▶ **WHAT IS NEEDED**
Look below for the line containing "lead_z = POST_Z + PILLAR_R + WIRE_R" and the line containing "bpy.context.scene.collection.objects.link(empty)"; repeat exactly those two lines and all lines between them, and nothing else.

▶ **SOURCE MATERIAL**
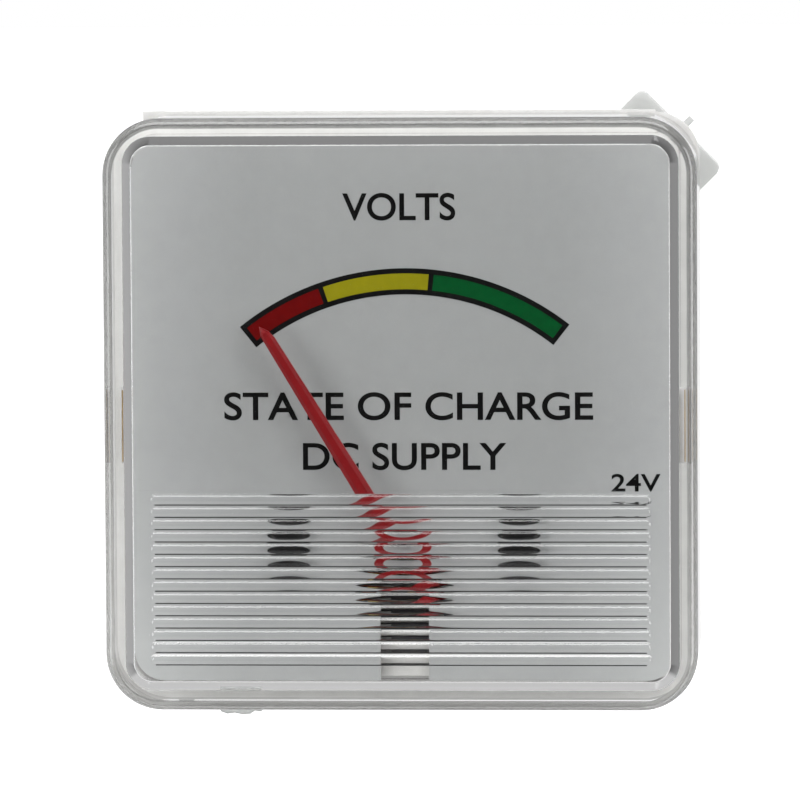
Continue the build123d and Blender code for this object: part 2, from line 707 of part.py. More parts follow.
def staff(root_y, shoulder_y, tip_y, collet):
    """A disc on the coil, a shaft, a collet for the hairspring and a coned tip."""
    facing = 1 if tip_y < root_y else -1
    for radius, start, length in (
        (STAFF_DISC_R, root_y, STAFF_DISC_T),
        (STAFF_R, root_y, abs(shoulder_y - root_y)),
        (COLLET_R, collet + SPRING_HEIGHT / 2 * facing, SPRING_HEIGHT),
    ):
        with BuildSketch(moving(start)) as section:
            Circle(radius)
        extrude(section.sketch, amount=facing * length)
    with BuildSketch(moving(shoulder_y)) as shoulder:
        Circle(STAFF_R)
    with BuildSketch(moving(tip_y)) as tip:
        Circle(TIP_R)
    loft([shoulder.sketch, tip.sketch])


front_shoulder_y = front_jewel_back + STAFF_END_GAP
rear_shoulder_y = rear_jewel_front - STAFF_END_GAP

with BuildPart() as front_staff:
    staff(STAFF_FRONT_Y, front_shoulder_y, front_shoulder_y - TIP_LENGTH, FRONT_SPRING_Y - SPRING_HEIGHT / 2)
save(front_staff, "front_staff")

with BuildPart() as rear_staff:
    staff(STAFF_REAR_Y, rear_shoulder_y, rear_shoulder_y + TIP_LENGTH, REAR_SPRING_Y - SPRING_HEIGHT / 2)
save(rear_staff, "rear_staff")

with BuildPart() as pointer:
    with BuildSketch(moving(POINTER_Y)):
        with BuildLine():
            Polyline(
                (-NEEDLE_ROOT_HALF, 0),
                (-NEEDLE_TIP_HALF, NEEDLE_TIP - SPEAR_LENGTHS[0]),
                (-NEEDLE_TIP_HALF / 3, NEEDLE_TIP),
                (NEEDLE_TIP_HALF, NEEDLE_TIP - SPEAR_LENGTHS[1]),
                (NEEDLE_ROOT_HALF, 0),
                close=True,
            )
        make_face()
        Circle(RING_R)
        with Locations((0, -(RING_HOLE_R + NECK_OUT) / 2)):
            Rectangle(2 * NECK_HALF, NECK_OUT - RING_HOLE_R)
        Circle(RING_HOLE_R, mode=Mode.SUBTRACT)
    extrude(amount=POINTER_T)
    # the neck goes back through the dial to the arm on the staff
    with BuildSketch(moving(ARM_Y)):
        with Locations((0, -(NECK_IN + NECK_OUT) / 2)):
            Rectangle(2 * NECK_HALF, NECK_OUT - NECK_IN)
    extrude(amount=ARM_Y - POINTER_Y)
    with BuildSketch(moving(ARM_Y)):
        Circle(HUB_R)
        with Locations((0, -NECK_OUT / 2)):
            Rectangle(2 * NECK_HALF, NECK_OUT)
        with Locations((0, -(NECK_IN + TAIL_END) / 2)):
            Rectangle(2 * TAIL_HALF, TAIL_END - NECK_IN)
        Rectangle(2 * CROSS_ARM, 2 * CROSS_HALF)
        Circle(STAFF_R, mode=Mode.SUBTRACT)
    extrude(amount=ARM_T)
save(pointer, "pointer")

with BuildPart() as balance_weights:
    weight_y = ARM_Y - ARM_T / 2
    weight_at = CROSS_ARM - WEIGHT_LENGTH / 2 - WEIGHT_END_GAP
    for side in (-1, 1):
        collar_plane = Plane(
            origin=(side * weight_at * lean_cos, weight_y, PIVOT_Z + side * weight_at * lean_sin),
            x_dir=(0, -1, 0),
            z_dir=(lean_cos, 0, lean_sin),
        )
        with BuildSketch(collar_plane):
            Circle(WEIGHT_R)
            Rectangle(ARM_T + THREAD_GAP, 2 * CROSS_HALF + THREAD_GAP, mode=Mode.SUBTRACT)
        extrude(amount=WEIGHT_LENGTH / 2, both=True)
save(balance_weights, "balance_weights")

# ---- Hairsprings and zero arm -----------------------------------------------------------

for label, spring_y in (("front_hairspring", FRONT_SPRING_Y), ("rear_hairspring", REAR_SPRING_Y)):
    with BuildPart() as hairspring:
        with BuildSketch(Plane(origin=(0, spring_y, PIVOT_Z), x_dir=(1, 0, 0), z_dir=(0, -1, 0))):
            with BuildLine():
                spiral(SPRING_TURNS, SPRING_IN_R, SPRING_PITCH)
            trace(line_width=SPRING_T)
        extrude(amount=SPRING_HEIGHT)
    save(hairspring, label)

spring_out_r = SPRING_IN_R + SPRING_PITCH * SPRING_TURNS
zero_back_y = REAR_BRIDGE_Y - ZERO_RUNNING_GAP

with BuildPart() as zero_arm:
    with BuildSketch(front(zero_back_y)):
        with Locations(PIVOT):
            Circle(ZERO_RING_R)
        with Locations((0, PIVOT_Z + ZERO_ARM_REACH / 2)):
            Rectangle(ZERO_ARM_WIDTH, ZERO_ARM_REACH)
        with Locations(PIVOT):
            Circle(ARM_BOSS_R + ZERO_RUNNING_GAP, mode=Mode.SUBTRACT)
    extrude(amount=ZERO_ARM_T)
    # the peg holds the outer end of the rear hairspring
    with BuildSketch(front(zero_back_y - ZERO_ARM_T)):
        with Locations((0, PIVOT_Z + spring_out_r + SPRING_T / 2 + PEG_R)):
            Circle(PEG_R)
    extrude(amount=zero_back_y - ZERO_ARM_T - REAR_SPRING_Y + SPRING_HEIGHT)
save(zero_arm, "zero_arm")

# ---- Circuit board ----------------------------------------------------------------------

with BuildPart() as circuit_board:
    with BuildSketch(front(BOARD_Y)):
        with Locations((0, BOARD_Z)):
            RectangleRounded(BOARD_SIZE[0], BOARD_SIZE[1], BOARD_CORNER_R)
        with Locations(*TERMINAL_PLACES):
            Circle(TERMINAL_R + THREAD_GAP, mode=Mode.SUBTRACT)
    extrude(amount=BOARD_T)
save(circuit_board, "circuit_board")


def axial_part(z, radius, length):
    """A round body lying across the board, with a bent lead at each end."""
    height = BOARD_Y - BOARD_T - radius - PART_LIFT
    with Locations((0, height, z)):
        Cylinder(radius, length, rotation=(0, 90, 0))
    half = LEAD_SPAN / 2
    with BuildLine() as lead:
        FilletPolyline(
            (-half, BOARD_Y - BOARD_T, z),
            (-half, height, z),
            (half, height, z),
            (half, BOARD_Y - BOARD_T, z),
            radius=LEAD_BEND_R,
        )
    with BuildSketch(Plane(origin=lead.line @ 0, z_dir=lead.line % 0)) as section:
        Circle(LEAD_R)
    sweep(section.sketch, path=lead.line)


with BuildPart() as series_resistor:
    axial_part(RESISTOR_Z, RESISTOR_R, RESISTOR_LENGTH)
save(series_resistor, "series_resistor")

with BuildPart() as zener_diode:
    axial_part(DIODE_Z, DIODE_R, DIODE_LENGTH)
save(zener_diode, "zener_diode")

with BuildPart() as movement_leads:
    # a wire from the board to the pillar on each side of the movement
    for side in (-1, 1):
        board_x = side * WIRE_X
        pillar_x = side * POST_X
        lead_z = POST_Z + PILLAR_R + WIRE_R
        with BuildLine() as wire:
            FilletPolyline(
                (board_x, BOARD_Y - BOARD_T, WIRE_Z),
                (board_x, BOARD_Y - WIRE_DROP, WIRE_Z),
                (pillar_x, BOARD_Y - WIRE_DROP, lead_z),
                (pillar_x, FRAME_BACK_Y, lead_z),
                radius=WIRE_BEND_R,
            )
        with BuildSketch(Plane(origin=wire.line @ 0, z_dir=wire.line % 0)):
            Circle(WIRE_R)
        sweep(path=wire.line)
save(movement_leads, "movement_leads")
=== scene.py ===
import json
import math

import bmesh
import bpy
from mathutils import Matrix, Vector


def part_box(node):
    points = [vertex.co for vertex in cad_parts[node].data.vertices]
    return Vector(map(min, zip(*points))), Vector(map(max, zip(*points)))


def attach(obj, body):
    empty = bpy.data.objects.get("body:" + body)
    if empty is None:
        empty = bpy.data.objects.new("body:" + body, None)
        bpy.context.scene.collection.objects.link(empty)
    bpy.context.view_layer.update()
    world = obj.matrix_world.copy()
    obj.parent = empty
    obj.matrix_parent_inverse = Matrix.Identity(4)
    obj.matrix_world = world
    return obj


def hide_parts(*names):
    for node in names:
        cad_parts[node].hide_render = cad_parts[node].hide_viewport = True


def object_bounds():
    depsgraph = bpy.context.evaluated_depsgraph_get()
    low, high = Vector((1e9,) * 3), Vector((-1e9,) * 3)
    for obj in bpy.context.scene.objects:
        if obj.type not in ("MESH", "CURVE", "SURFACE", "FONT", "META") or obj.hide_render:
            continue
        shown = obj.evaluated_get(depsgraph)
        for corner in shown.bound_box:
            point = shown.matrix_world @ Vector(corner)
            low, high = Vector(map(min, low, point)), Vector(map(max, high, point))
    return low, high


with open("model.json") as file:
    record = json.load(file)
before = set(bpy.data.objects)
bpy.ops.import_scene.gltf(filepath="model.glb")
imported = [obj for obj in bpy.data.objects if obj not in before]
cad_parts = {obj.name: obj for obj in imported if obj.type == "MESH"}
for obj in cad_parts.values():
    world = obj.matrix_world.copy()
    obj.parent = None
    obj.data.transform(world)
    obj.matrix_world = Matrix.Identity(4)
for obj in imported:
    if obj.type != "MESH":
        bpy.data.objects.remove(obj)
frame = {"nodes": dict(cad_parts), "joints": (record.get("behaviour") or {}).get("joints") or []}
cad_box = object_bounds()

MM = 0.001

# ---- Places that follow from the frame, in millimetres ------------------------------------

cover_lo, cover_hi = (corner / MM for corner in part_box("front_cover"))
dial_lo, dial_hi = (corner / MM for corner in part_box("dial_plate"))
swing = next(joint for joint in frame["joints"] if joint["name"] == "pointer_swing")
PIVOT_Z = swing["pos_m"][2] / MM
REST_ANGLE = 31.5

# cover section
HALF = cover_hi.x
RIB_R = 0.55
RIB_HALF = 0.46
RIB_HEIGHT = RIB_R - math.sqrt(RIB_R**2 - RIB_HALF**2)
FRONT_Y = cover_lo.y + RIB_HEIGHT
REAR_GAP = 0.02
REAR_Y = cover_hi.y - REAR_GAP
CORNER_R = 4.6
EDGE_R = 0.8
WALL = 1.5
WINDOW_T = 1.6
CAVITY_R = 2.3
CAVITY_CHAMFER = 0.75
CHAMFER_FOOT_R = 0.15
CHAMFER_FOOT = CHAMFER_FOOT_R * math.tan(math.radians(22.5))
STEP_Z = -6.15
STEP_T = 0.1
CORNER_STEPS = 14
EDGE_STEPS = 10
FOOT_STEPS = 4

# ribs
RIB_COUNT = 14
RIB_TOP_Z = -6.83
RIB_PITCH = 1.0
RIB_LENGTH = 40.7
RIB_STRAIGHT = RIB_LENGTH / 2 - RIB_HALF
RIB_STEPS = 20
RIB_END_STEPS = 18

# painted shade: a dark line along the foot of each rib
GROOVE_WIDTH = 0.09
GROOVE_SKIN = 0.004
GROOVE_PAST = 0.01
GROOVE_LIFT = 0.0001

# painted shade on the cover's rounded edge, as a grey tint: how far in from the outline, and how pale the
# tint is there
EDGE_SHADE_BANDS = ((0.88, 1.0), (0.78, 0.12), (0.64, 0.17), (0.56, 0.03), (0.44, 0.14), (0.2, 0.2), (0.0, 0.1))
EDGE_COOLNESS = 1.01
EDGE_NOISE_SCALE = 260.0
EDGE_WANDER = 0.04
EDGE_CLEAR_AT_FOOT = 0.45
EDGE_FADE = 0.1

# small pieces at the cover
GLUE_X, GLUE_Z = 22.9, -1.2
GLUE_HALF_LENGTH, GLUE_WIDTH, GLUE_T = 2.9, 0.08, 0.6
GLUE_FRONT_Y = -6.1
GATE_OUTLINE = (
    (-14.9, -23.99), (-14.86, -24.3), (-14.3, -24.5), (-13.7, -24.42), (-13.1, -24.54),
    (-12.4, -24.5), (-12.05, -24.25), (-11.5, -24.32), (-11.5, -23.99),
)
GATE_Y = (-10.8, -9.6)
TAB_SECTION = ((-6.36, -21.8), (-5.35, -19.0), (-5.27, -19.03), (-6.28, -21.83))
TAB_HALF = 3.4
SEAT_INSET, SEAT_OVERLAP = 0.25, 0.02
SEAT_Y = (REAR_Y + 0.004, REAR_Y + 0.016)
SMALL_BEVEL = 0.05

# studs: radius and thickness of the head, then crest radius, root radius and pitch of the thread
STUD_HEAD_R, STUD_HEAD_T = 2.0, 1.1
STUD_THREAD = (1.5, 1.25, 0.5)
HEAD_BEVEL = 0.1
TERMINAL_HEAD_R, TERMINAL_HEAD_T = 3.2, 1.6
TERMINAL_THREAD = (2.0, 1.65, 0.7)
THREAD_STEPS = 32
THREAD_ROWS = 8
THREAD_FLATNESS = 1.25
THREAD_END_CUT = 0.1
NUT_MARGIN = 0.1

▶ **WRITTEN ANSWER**
        lead_z = POST_Z + PILLAR_R + WIRE_R
        with BuildLine() as wire:
            FilletPolyline(
                (board_x, BOARD_Y - BOARD_T, WIRE_Z),
                (board_x, BOARD_Y - WIRE_DROP, WIRE_Z),
                (pillar_x, BOARD_Y - WIRE_DROP, lead_z),
                (pillar_x, FRAME_BACK_Y, lead_z),
                radius=WIRE_BEND_R,
            )
        with BuildSketch(Plane(origin=wire.line @ 0, z_dir=wire.line % 0)):
            Circle(WIRE_R)
        sweep(path=wire.line)
save(movement_leads, "movement_leads")
=== scene.py ===
import json
import math

import bmesh
import bpy
from mathutils import Matrix, Vector


def part_box(node):
    points = [vertex.co for vertex in cad_parts[node].data.vertices]
    return Vector(map(min, zip(*points))), Vector(map(max, zip(*points)))


def attach(obj, body):
    empty = bpy.data.objects.get("body:" + body)
    if empty is None:
        empty = bpy.data.objects.new("body:" + body, None)
        bpy.context.scene.collection.objects.link(empty)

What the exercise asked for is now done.